With no one to talk to, we talk to ourselves. Our internal dialogue grumbles in fear and frustration, we are disciples out on the water—“What about our faith? We’ve trusted you; we’ve worked hard and lived good lives. We pray every day and rarely miss Mass. But now, things are really tough, tougher than they have ever been. Please Lord, hush the storm to a gentle breeze and still the seas. Don’t you care that we are perishing?”

Sometimes there just isn’t an answer for the question of suffering. Our trust in Jesus isn’t a guarantee of calm waters. Our prayers will not always resolve our fears. And Jesus will sometimes be silent. When we finally hear his voice it may only be to ask us—“Why are you terrified? Do you not yet have faith?”  What do you say in response? What can one say?

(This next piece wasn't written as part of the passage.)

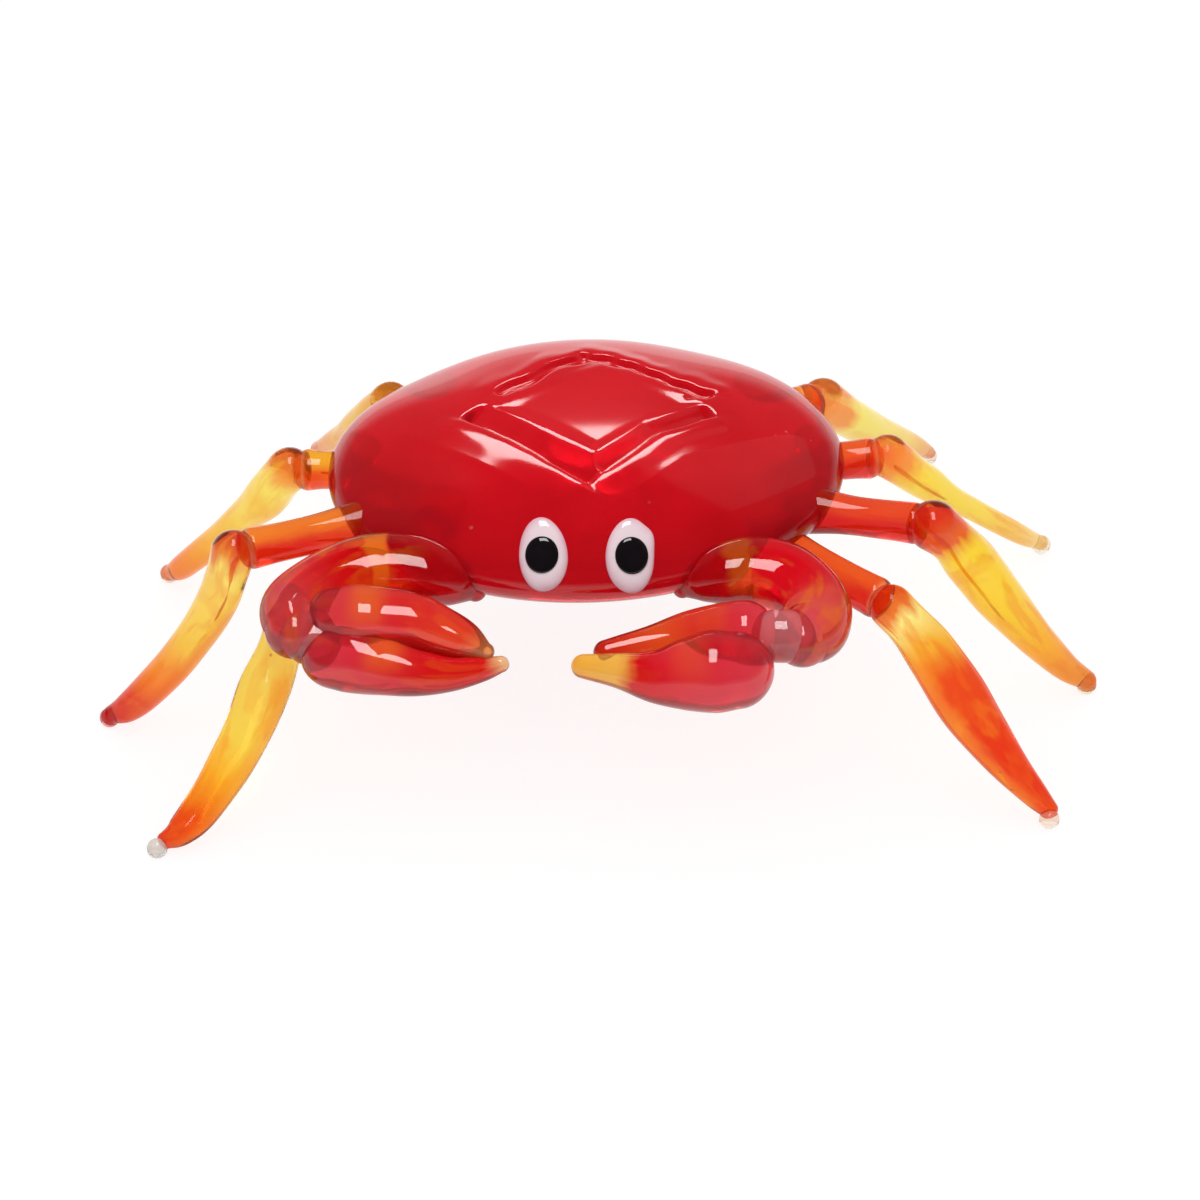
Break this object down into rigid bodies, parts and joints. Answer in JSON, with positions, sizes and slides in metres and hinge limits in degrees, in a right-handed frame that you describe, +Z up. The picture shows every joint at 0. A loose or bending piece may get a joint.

I think my answer would be one of honesty and hope: “Seriously? Look I am upset, I’m scared, and I am hanging on by a thread… but I am still in the boat. I am with you even in the moments I am not sure that you are with me. I am staying in the boat because in the end, despite what I feel, I trust you will never leave me. So, do I have faith…. Yes, but I am still working on it.”

It is the experience of life on the water that prepares you to drop the sails, batten the hatches and point up into the storm. It is the experience that keeps you in the boat. It is only in the boat that faith grows.